`M(OH)_x` has a `K_(sp)` or `4xx10^(-9)` and its is solubility is `10^(-3)` M. The value of x is

To solve the problem, we need to determine the value of \( x \) in the compound \( M(OH)_x \) given its solubility product \( K_{sp} \) and solubility. ### Step-by-Step Solution: 1. **Understand the Dissociation of the Compound**: The compound \( M(OH)_x \) dissociates in solution as follows: \[ M(OH)_x \rightleftharpoons M^{+} + x OH^{-} \] 2. **Identify the Solubility**: The solubility of the compound is given as \( 10^{-3} \, \text{M} \). This means that at equilibrium: - The concentration of \( M^{+} \) ions is \( 10^{-3} \, \text{M} \). - The concentration of \( OH^{-} \) ions is \( x \times 10^{-3} \, \text{M} \) (since there are \( x \) hydroxide ions produced for each formula unit of \( M(OH)_x \)). 3. **Write the Expression for \( K_{sp} \)**: The solubility product \( K_{sp} \) is defined as: \[ K_{sp} = [M^{+}][OH^{-}]^x \] Substituting the concentrations: \[ K_{sp} = (10^{-3})(x \times 10^{-3})^x \] 4. **Substitute the Given \( K_{sp} \)**: We know that \( K_{sp} = 4 \times 10^{-9} \).
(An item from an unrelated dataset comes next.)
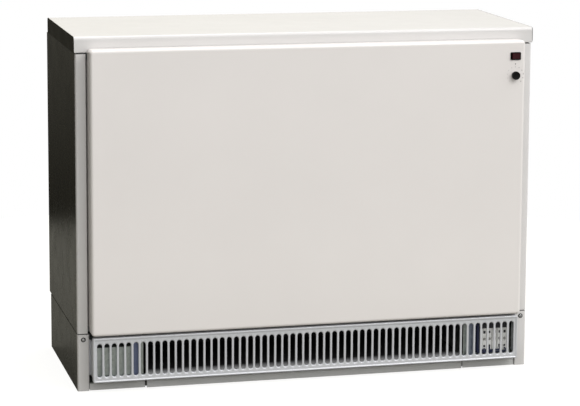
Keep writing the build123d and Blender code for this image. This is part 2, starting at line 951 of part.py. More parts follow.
# Motor stator with its coil and feet, standing on the pan through the intake opening
with BuildPart() as motor_stator:
    motor_bottom = fan_z - motor_width / 2
    block(
        -motor_half_length,
        motor_half_length,
        fan_y - motor_width / 2,
        fan_y + motor_width / 2,
        motor_bottom,
        fan_z + motor_width / 2,
    )
    for sign in (-1, 1):
        block(
            sign * motor_half_length,
            sign * (motor_half_length + sheet),
            fan_y - intake_width / 2 + sheet,
            fan_y + intake_width / 2 - sheet,
            pan_top,
            motor_bottom + motor_rotor_radius,
        )
    with Locations(Location((0, fan_y, fan_z), (0, 90, 0))):
        Cylinder(
            motor_rotor_radius + motor_bore_gap, 4 * motor_half_length, mode=Mode.SUBTRACT
        )
motor_stator.part.label = "motor_stator"
export_step(motor_stator.part, "parts/motor_stator.step")

# Mixing-air flap, hung on its rod behind the mixing chamber
with BuildPart() as mix_air_flap:
    with BuildSketch(Plane.YZ):
        with Locations((flap_y, flap_z)):
            Circle(flap_rod_radius)
    extrude(amount=fan_half_length + 2 * sheet, both=True)
    block(
        -(fan_half_length - flap_side_gap),
        fan_half_length - flap_side_gap,
        flap_y - sheet / 2,
        flap_y + sheet / 2,
        duct_floor_top + flap_floor_gap,
        flap_z,
    )
mix_air_flap.part.label = "mix_air_flap"
export_step(mix_air_flap.part, "parts/mix_air_flap.step")

# Bimetal strip that pushes the flap, fixed under the deck, with its nose close to the flap
with BuildPart() as flap_bimetal:
    bimetal_y = flap_y + flap_rod_radius + bimetal_gap
    block(
        -bimetal_width / 2,
        bimetal_width / 2,
        bimetal_y,
        bimetal_y + sheet,
        base_height - bimetal_length,
        base_height,
    )
    block(
        -bimetal_width / 2,
        bimetal_width / 2,
        bimetal_y,
        bimetal_y + bimetal_width,
        base_height - sheet,
        base_height,
    )
    block(
        -bimetal_width / 2,
        bimetal_width / 2,
        flap_y + sheet / 2 + bimetal_gap,
        bimetal_y,
        base_height - bimetal_length,
        base_height - bimetal_length + sheet,
    )
flap_bimetal.part.label = "flap_bimetal"
export_step(flap_bimetal.part, "parts/flap_bimetal.step")

# Left housing behind the grille's end: a blank galvanised box beside the mixing chamber
with BuildPart() as left_end_box:
    block(-box_outer, left_box_edge, end_box_face, end_box_face + sheet, end_box_bottom, end_box_height)
    block(-box_outer, left_box_edge, end_box_face, front, end_box_height - sheet, end_box_height)
    block(
        left_box_edge - duct_flange,
        left_box_edge,
        end_box_face,
        end_box_face + sheet,
        end_box_height,
        grille_top - sheet,
    )
    block(
        left_box_edge - sheet,
        left_box_edge,
        end_box_face,
        front + end_plate_front,
        end_box_bottom,
        grille_top - sheet,
    )
    block(
        left_box_edge - sheet,
        left_box_edge,
        case_front,
        front + end_plate_front,
        pan_top,
        base_height,
    )
    block(
        left_box_edge - end_box_foot,
        left_box_edge,
        case_front,
        front + end_plate_front,
        pan_top,
        pan_top + sheet,
    )
left_end_box.part.label = "left_end_box"
export_step(left_end_box.part, "parts/left_end_box.step")

# Right housing: an open tray for the mains terminals
tray_back_y = front + tray_back
with BuildPart() as terminal_tray:
    block(
        duct_half_width,
        duct_half_width + duct_flange,
        end_box_face,
        end_box_face + sheet,
        end_box_bottom,
        grille_top - sheet,
    )
    block(
        duct_half_width,
        duct_half_width + sheet,
        end_box_face,
        front + end_plate_front,
        end_box_bottom,
        grille_top - sheet,
    )
    block(
        duct_half_width,
        duct_half_width + sheet,
        case_front,
        front + end_plate_front,
        pan_top,
        base_height,
    )
    block(
        duct_half_width,
        duct_half_width + end_box_foot,
        case_front,
        front + end_plate_front,
        pan_top,
        pan_top + sheet,
    )
    block(duct_half_width, box_outer, tray_back_y, tray_back_y + sheet, end_box_bottom, end_box_height)
    block(
        duct_half_width,
        box_outer,
        end_box_face + sheet,
        tray_back_y,
        end_box_bottom,
        end_box_bottom + sheet,
    )
terminal_tray.part.label = "terminal_tray"
export_step(terminal_tray.part, "parts/terminal_tray.step")

# Terminal block: one pole for each conductor, with clamp screws on its face
with BuildPart() as terminal_block:
    block(
        terminal_left,
        terminal_right,
        tray_back_y - terminal_depth,
        tray_back_y,
        terminal_bottom,
        terminal_top,
    )
    for pole in range(1, terminal_poles):
        pole_edge = terminal_left + pole * pole_pitch
        block(
            pole_edge - terminal_slot / 2,
            pole_edge + terminal_slot / 2,
            tray_back_y - terminal_depth,
            tray_back_y - terminal_depth / 2,
            terminal_bottom,
            terminal_top,
            mode=Mode.SUBTRACT,
        )
    with BuildSketch(at_y(tray_back_y - terminal_depth)):
        with Locations(*[(x, terminal_bottom + terminal_height / 2) for x in pole_places]):
            Circle(terminal_screw_radius)
    extrude(amount=-terminal_depth / 3, mode=Mode.SUBTRACT)
terminal_block.part.label = "terminal_block"
export_step(terminal_block.part, "parts/terminal_block.step")

# Wires from the terminals: two up to the lower element's studs, one up to the thermostat
wire_y = tray_back_y - terminal_depth / 2
window_bottom = deck_top + window_rail
stud_end = case_right + sheet + element_collar_length + element_stud_length
lead_y = panel_inner + thermostat_depth / 2
wire_routes = [
    [
        (pole_places[lead_pole], wire_y, terminal_top),
        (pole_places[lead_pole], wire_y, window_bottom + wire_spacing),
        (control_x, lead_y, window_bottom + 4 * wire_spacing),
        (control_x, lead_y, knob_z - thermostat_size / 2),
    ]
]
for step, (pole, leg) in enumerate(zip(element_poles, (-1, 1)), start=1):
    rise = window_bottom + step * wire_spacing
    turn_x = stud_end + (3 - step) * wire_spacing
    leg_y = core_middle + leg * element_leg_place
    wire_routes.append(
        [
            (pole_places[pole], wire_y, terminal_top),
            (pole_places[pole], wire_y, rise),
            (turn_x, leg_y, rise),
            (turn_x, leg_y, element_heights[0]),
            (stud_end, leg_y, element_heights[0]),
        ]
    )
with BuildPart() as connection_wiring:
    for route_points in wire_routes:
        with BuildLine() as route:
            FilletPolyline(*route_points, radius=wire_bend)
        with BuildSketch(Plane(route.line @ 0, z_dir=route.line % 0)):
            Circle(wire_radius)
        sweep(path=route.line)
connection_wiring.part.label = "connection_wiring"
export_step(connection_wiring.part, "parts/connection_wiring.step")

# Cable gland in the pan's rear wall, ready for the supply cable
gland_x = case_right + gland_flange_radius + sheet
gland_y = front + base_depth - 2 * sheet
with BuildPart() as cable_gland:
    with BuildSketch(at_y(gland_y)):
        with Locations((gland_x, gland_height)):
            Circle(gland_flange_radius)
    extrude(amount=gland_nut_length)
    with BuildSketch(at_y(gland_y)):
        with Locations((gland_x, gland_height)):
            Circle(gland_radius)
    extrude(amount=-sheet)
    with BuildSketch(at_y(gland_y + sheet)):
        with Locations((gland_x, gland_height)):
            Circle(gland_flange_radius)
    extrude(amount=-gland_dome_length)
    chamfer(cable_gland.edges().filter_by(GeomType.CIRCLE).sort_by(Axis.Y)[-1], gland_nut_length / 2)
    with BuildSketch(at_y(gland_y - gland_nut_length)):
        with Locations((gland_x, gland_height)):
            Circle(gland_bore_radius)
    extrude(amount=-(gland_nut_length + sheet + gland_dome_length), mode=Mode.SUBTRACT)
cable_gland.part.label = "cable_gland"
export_step(cable_gland.part, "parts/cable_gland.step")

# Switch: a snap-in housing with a bezel, and a rocker on an upright pin
pivot_y = panel_face + rocker_pivot_depth
with BuildPart() as switch_housing:
    with BuildSketch(at_y(panel_face)):
        with Locations((control_x, switch_z)):
            RectangleRounded(switch_bezel_width, switch_bezel_height, switch_bezel_depth)
    extrude(amount=switch_bezel_depth)
    fillet(switch_housing.faces().sort_by(Axis.Y)[0].edges(), switch_bezel_depth / 4)
    with BuildSketch(at_y(panel_face)):
        with Locations((control_x, switch_z)):
            Rectangle(switch_body_width, switch_body_height)
    extrude(amount=-switch_body_depth)
    with BuildSketch(at_y(panel_face - switch_bezel_depth)):
        with Locations((control_x, switch_z)):
            Rectangle(switch_cavity_width, switch_cavity_height)
    extrude(amount=-switch_cavity_depth, mode=Mode.SUBTRACT)
    with Locations((control_x, pivot_y, switch_z)):
        Cylinder(rocker_pin_radius + running_gap, switch_bezel_height, mode=Mode.SUBTRACT)
switch_housing.part.label = "switch_housing"
export_step(switch_housing.part, "parts/switch_housing.step")

# The rocker is drawn level and then turned to its off position about its pin
rest = radians(rocker_rest_angle)


def turned(x, y):
    """A point of the rocker's plan, turned about the pin to the off position."""
    return (
        control_x + x * cos(rest) - y * sin(rest),
        pivot_y + x * sin(rest) + y * cos(rest),
    )


with BuildPart() as switch_rocker:
    with BuildSketch(Plane.XY.offset(switch_z - rocker_height / 2)):
        with BuildLine():
            Polyline(
                turned(-rocker_width / 2, -rocker_front),
                turned(0, -rocker_front + rocker_dip),
                turned(rocker_width / 2, -rocker_front),
                turned(rocker_width / 2, 0),
                turned(rocker_width / 4, rocker_back),
                turned(-rocker_width / 4, rocker_back),
                turned(-rocker_width / 2, 0),
                close=True,
            )
        make_face()
    extrude(amount=rocker_height)
    with Locations((control_x, pivot_y, switch_z)):
        Cylinder(rocker_pin_radius, switch_body_height - 4 * control_hole_gap)
switch_rocker.part.label = "switch_rocker"
export_step(switch_rocker.part, "parts/switch_rocker.step")

# Thermostat: body behind the panel, bushing through it, spindle and knob
with BuildPart() as thermostat_body:
    with BuildSketch(at_y(panel_inner)):
        with Locations((control_x, knob_z)):
            RectangleRounded(thermostat_size, thermostat_size, 2 * sheet)
    extrude(amount=-thermostat_depth)
    with BuildSketch(at_y(panel_inner)):
        with Locations((control_x, knob_z)):
            Circle(bushing_radius)
    extrude(amount=sheet + bushing_proud)
    with BuildSketch(at_y(panel_face - bushing_proud)):
        with Locations((control_x, knob_z)):
            Circle(spindle_radius + running_gap)
    extrude(amount=-(bushing_proud + sheet + thermostat_depth / 2), mode=Mode.SUBTRACT)
thermostat_body.part.label = "thermostat_body"
export_step(thermostat_body.part, "parts/thermostat_body.step")

knob_back = panel_face - knob_gap
with BuildPart() as thermostat_spindle:
    with BuildSketch(at_y(panel_inner + thermostat_depth / 2 - running_gap)):
        with Locations((control_x, knob_z)):
            Circle(spindle_radius)
    extrude(amount=thermostat_depth / 2 - running_gap + sheet + knob_gap + spindle_grip)
thermostat_spindle.part.label = "thermostat_spindle"
export_step(thermostat_spindle.part, "parts/thermostat_spindle.step")

with BuildPart() as thermostat_knob:
    with BuildSketch(at_y(knob_back)):
        with Locations((control_x, knob_z)):
            Circle(knob_radius)
    extrude(amount=knob_proud - knob_gap)
    fillet(thermostat_knob.faces().sort_by(Axis.Y)[0].edges(), knob_wall / 2)
    with BuildSketch(at_y(knob_back)):
        with Locations((control_x, knob_z)):
            Circle(knob_radius - knob_wall)
    extrude(amount=knob_recess, mode=Mode.SUBTRACT)
    with BuildSketch(at_y(knob_back)):
        with Locations((control_x, knob_z)):
            Circle(spindle_radius)
    extrude(amount=spindle_grip, mode=Mode.SUBTRACT)
    with BuildSketch(at_y(knob_back - knob_proud + knob_gap)):
        with Locations((control_x, knob_z + knob_radius / 2)):
            Rectangle(knob_groove, knob_radius)
    extrude(amount=-knob_groove, mode=Mode.SUBTRACT)
thermostat_knob.part.label = "thermostat_knob"
export_step(thermostat_knob.part, "parts/thermostat_knob.step")

# Overheat limiter on the inner right wall, with its reset button
limiter_plane = Plane((case_right + sheet, core_middle, case_top - limiter_drop), z_dir=(1, 0, 0))
with BuildPart() as overheat_limiter:
    with BuildSketch(limiter_plane):
        Circle(limiter_radius)
    extrude(amount=limiter_length)
    with BuildSketch(limiter_plane.offset(limiter_length)):
        Circle(button_radius + running_gap)
    extrude(amount=-(limiter_length - sheet), mode=Mode.SUBTRACT)
overheat_limiter.part.label = "overheat_limiter"
export_step(overheat_limiter.part, "parts/overheat_limiter.step")

with BuildPart() as limiter_reset_button:
    with BuildSketch(limiter_plane.offset(limiter_length - button_depth)):
        Circle(button_radius)
    extrude(amount=button_length)
limiter_reset_button.part.label = "limiter_reset_button"
export_step(limiter_reset_button.part, "parts/limiter_reset_button.step")
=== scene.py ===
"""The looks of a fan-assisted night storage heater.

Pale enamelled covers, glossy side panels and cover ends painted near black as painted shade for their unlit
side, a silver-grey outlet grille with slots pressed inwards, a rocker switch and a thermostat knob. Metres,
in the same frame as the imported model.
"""

import json
from math import cos, pi, radians, sin

import bmesh
import bpy
from mathutils import Matrix, Vector


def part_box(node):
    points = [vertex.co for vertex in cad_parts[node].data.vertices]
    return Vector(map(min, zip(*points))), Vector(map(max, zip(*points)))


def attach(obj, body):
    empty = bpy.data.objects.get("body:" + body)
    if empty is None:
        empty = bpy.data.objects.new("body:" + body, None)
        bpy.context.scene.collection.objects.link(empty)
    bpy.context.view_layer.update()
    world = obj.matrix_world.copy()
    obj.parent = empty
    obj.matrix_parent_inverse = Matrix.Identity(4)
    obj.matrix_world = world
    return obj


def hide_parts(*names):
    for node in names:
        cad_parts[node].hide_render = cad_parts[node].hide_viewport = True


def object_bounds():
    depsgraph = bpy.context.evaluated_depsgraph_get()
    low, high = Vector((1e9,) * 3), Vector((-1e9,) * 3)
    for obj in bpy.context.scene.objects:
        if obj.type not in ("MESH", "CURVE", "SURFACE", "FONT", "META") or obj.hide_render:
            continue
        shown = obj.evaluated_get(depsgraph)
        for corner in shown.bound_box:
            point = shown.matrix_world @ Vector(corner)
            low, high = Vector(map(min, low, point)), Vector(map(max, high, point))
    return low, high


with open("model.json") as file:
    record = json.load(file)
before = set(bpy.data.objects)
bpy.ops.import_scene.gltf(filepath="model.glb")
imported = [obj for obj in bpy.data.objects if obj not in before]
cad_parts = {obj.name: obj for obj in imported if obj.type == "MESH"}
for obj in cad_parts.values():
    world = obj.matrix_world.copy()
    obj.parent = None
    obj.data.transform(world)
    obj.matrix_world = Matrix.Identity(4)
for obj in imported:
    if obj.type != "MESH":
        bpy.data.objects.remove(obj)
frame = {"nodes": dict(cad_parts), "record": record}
cad_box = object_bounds()
MM = 0.001
MERGE_DISTANCE = 1e-6
NEARLY_NOUGHT = 1e-9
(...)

Therefore, we can write: \[ 4 \times 10^{-9} = (10^{-3})(x \times 10^{-3})^x \] 5. **Simplify the Equation**: This can be rewritten as: \[ 4 \times 10^{-9} = 10^{-3} \cdot (x^{x} \cdot 10^{-3x}) \] Simplifying further gives: \[ 4 \times 10^{-9} = x^{x} \cdot 10^{-3 - 3x} \] 6. **Rearranging the Equation**: We can rearrange this to find: \[ 4 \times 10^{-9} \cdot 10^{3 + 3x} = x^{x} \] This simplifies to: \[ 4 \cdot 10^{3 + 3x - 9} = x^{x} \] \[ 4 \cdot 10^{3x - 6} = x^{x} \] 7. **Finding the Value of \( x \)**: To solve for \( x \), we can compare the powers of 10. Let’s express \( 4 \) as \( 2^2 \): \[ 2^2 \cdot 10^{3x - 6} = x^{x} \] We can assume \( x = 2 \) and check: \[ 2^2 \cdot 10^{3(2) - 6} = 2^{2} \] This simplifies to: \[ 4 \cdot 10^{0} = 4 \] Thus, \( x = 2 \) satisfies the equation. ### Conclusion: The value of \( x \) is \( 2 \).